Regulations General Land Office.

Public Land Commission, Preliminary Report, with Testimony, 1880. Report on the Lands of the Arid Regions of the United States, Prof. J. W. Powell, 1878, Washington, D. C., as to water supply of the arid regions.

Report upon Forestry, vols. 1 and 2, prepared under direction of the Commissioner of Agriculture, in pursuance of an act of Congress approved August 15, 1876, 1878, Franklin B. Hough; containing statistics of lumbering, laws of States and Territories on forestry, suggestions, and a vast amount of practical information on tree culture in all lands. Also, Report of State Forestry Commissioners.

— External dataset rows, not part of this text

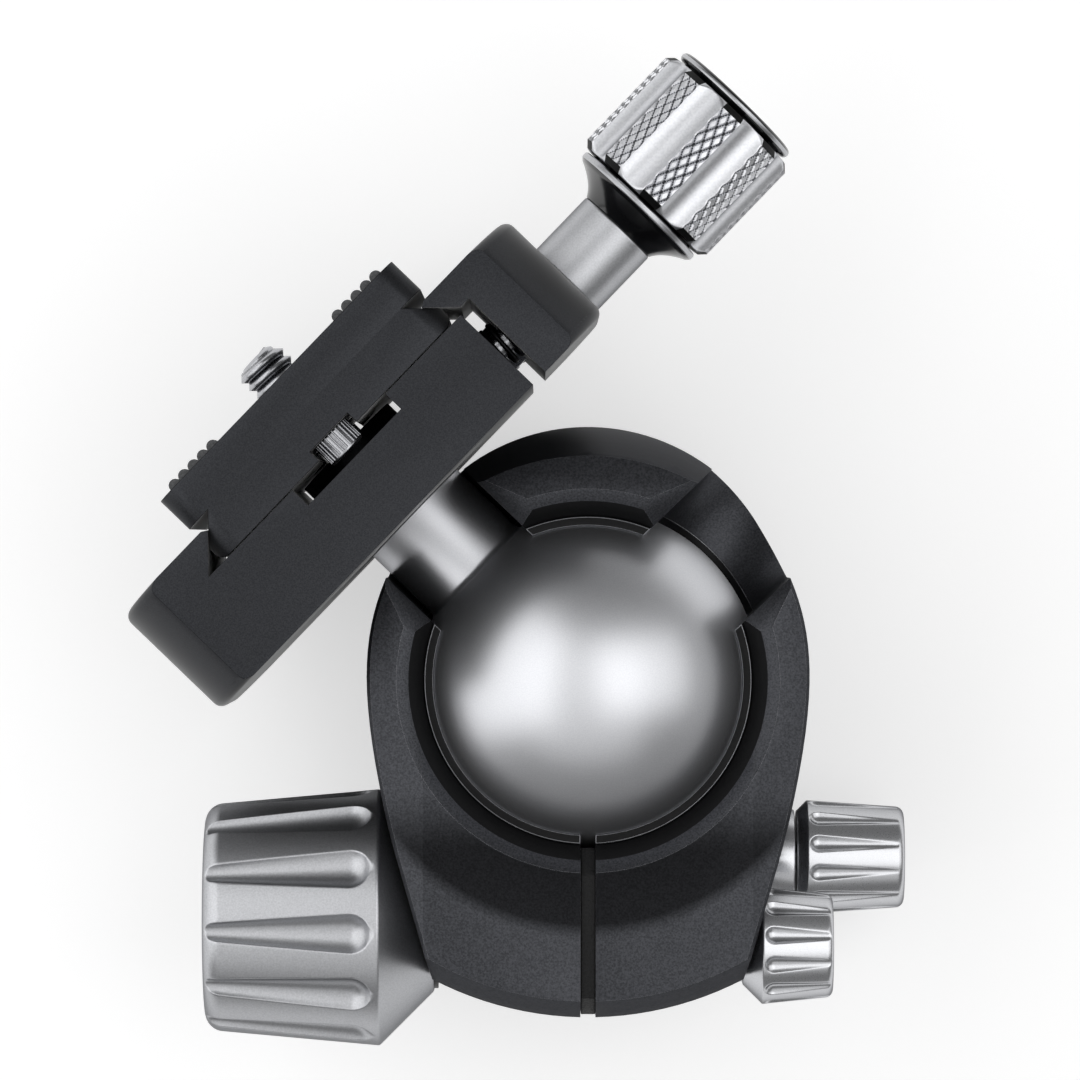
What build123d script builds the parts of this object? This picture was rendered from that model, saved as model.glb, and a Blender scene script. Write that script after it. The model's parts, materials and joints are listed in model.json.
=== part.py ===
from build123d import *

import os
from math import atan, cos, degrees, radians, sin, sqrt

# Low-profile tripod ball head with a screw clamp and a dovetail plate. Millimetres, +Z up.
# The origin is the mouth of the tripod thread, on the base's resting face, under the ball.
# The ball lies tipped into the left drop notch, so its neck and clamp point away level.

# ---- clearances
turning_fit = 0.05        # radial, round a shaft, screw or spigot that turns or slides
seated_fit = 0.02         # radial, round a piece that is pressed or screwed home
ball_fit = 0.06           # radial, between the ball and its liner or seat
clear_gap = 0.3           # between pieces that pass each other freely

# ---- ball and neck
ball_radius = 20.0
ball_height = 38.0        # ball centre above the resting face
ball_flat = 17.8          # ball centre to the flat where the neck starts
core_radius = 10.5        # solid middle of the hollow-turned ball
neck_radius = 7.05
neck_spigot_radius = 4.5
neck_spigot_depth = 5.5
clamp_reach = 28.0        # ball centre to the underside of the clamp

# ---- collar housing
housing_drop = 29.6       # its underside, below the ball centre
housing_rise = 12.5       # its top face, above the ball centre
crown_radius = 23.4       # outer arc of the crown, seen from above
crown_centre = 6.0        # its centre, this far behind the ball
shoulder_x = 20.1         # where the crown arc meets the side
side_half_width = 25.5
side_bulge = (24.6, 8.0)
side_waist = (23.7, -13.7)
side_end_run = (-6.0, -21.0)    # direction of the side where it meets the chin
chin_radius = 39.0        # outer arc of the chin, about the ball
chin_half_width = 18.0
chin_face_radius = 36.9   # outer rim of the flat top face, over the chin
chin_slope_depth = 4.5
chin_sweep = 70.0         # angle that the chin's slope runs over
crown_face_radius = 25.9  # outer rim of the flat top face, over the crown
crown_slope_depth = 16.0
crown_slope_reach = 3.9
crown_slope_bulge = (0.62, 0.46)    # its middle, as shares of the reach and the depth
top_edge_chamfer = 0.4
bottom_edge_chamfer = 0.8
rim_radius = 19.0         # lip that holds the liner
rim_wall_radius = 20.7
rim_wall_drop = 0.9       # top of the rim wall, below the top face
rim_chamfer_radius = 22.1
ball_bore_radius = 20.3   # bore that the ball goes in by, from below
notch_angle = 46.1        # drop notches, either side of straight back
notch_width = 15.2
notch_bevel_drop = 0.337  # fall of the notch bevel towards the ball, per mm
notch_bevel_rise = 0.9    # rise of the bevel away from the notch, per mm
notch_bevel_start = 26.6  # its outer tip, from the ball centre
bevel_inner = 14.0        # the bevel's cut runs from here
bevel_outer = 29.5        # to here, from the ball centre
bevel_over = 1.5          # this far above the top face
bevel_in = 2.0            # and this far into the notch
slit_width = 1.75
slit_drop = 19.4          # its lower end, below the ball centre
seal_inset = 0.35         # of the dust seal, behind the faces round the slit

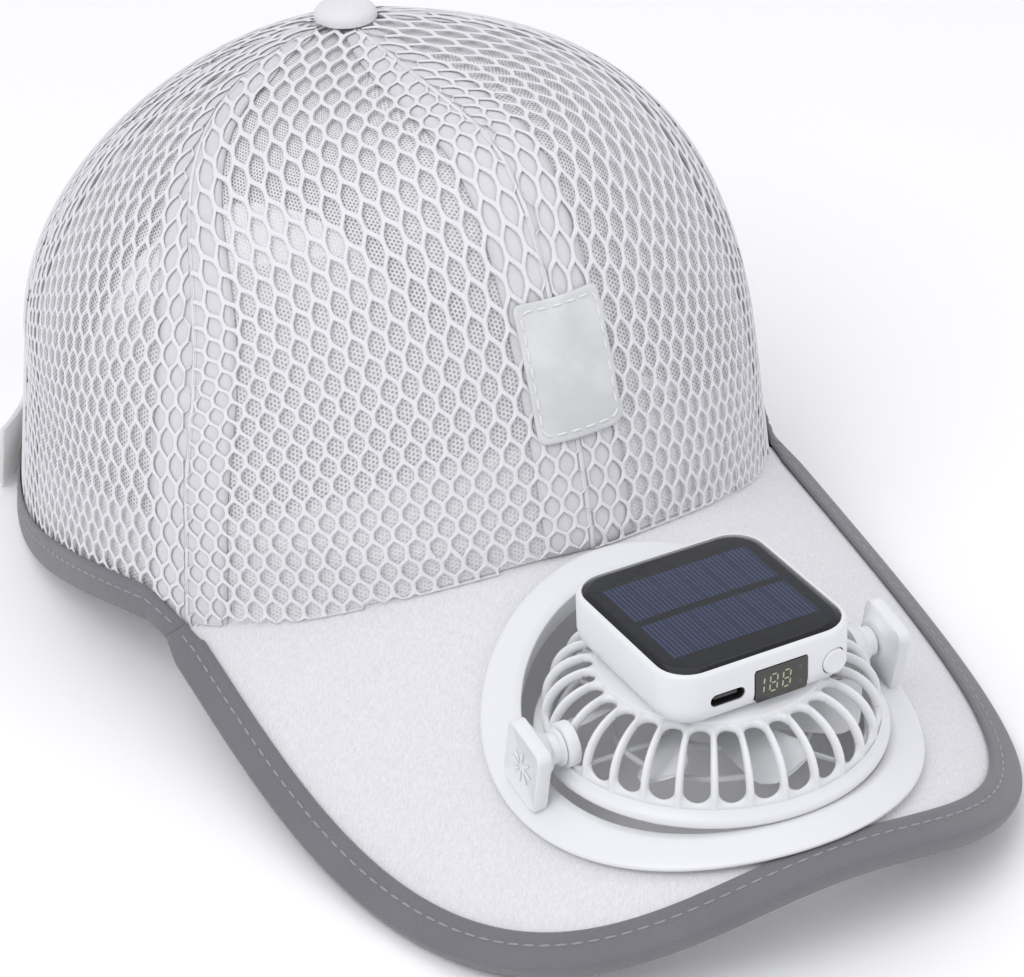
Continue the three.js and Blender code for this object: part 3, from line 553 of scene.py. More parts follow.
NET_THREAD = cloth("net_thread", (0.79, 0.79, 0.81), 0.5, "Object", 0.05, 0.72, 0.015, 0.35)
TAPE_CLOTH = cloth("tape_cloth", (0.73, 0.73, 0.75), 0.6, "UV", 0.1, 0.85, 0.02)
BAND_CLOTH = cloth("band_cloth", (0.80, 0.80, 0.82), 0.9, "UV", 0.12, 0.9, 0.03)
GREY_TAPE = cloth("grey_binding_tape", (0.185, 0.185, 0.2), 0.75, "UV", 0.12, 0.75, 0.05, 0.25)
GREY_THREAD = cloth("grey_stitch_thread", (0.31, 0.31, 0.33), 0.5, "Object", 0.05, 0.6, 0.03)
# The strap's webbing is paler than the other white cloth. This is partly painted light that lifts the
# crown's shade on its free end; its warm off-white tint is its own.
STRAP_CLOTH = cloth("strap_webbing", (0.86, 0.855, 0.83), 1.1, "UV", 0.16, 0.8, 0.03, subsurface_weight=1.0,
                    subsurface_radius=(1, 1, 1), subsurface_scale=0.006)
BUTTON_CLOTH = cloth("button_cloth", (0.80, 0.80, 0.82), 0.7, "UV", 0.12, 0.8, 0.02)
BRIM_CLOTH = brim_cloth()
FINE_NET = fine_net()
WHITE_PLASTIC = plastic("white_moulding", (0.79, 0.795, 0.81), 0.36)
FAN_PLASTIC = plastic("fan_moulding", (0.68, 0.685, 0.70), 0.4)


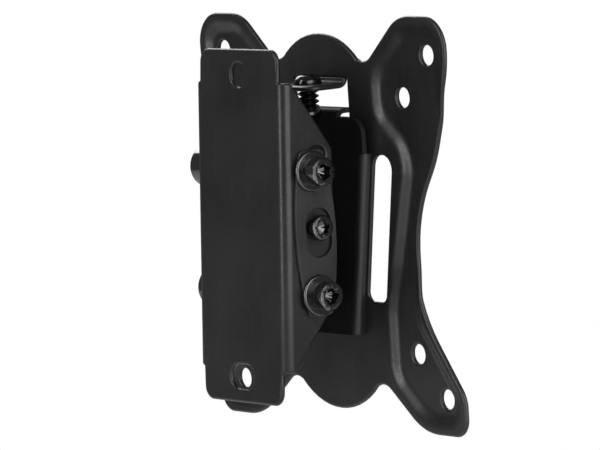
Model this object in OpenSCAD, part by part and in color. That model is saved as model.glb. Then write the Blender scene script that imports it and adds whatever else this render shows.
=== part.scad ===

Report from Committee on Public Lands, first session Forty-third Congress (H. R. 259), on cultivation of timber and the preservation of forests, by Mr. Dunnell, of Minnesota, in reference to the special message of President Grant of February 19, 1874, on the subject.

CHAPTER XXX.

DESERT LANDS.

SPECIAL AND GENERAL LEGISLATION.

The act of March 3, 1875, providing for the sale of desert lands in Lassen County, California, permitted the entry of 640 acres of land, and required that water be put upon the same by claimants, and the land paid for at the rate of $1.25 per acre, within

two years.

March 3, 1877, Congress enacted the "Desert land act," which applies to California, Oregon, Nevada, and Washington, Idaho, Montana, Utah, Wyoming, Arizona, New Mexico, and Dakota. It is for the reclamation of desert lands, an entry of 640 acres being permitted, and three years are given from the date of filing in which to conduct water on the same. At time of filing application 25 cents per acre is to be paid at the district land office, and on proof of compliance with the law, final payment of $1 additional per acre can be made at any time within three years. All lands, exclusive of timber and mineral lands, which will not, without irrigation, produce some agricultural crop, are deemed and held to be desert land under this act. The determination of what may be considered such desert lands is subject to the decision and regulation of the Commissioner of the General Land Office. (See circulars of General Land Office of June 25, 1878, and September 13, 1880.

Under this act, since March 3, 1877, to June 30, 1880, there have been made 2,855 entries embracing 897,160.57 acres; the first payments received (25 cents per acre) being $223,470.72.

For estimates of areas and conditions of desert lands, see "Report on the Lands of the Arid Region of the United States," by Prof. J. W. Powell, 1878; and for details of irrigation and methods, see "Preliminary Report, with Testimony, of the United States Public Land Commission,” 1880.

RESULTS OF THE ACT.

The following table gives full exhibit of totals of operations under this act:

Sales of desert lands under the act of March 3, 1877, to June 30, 1880.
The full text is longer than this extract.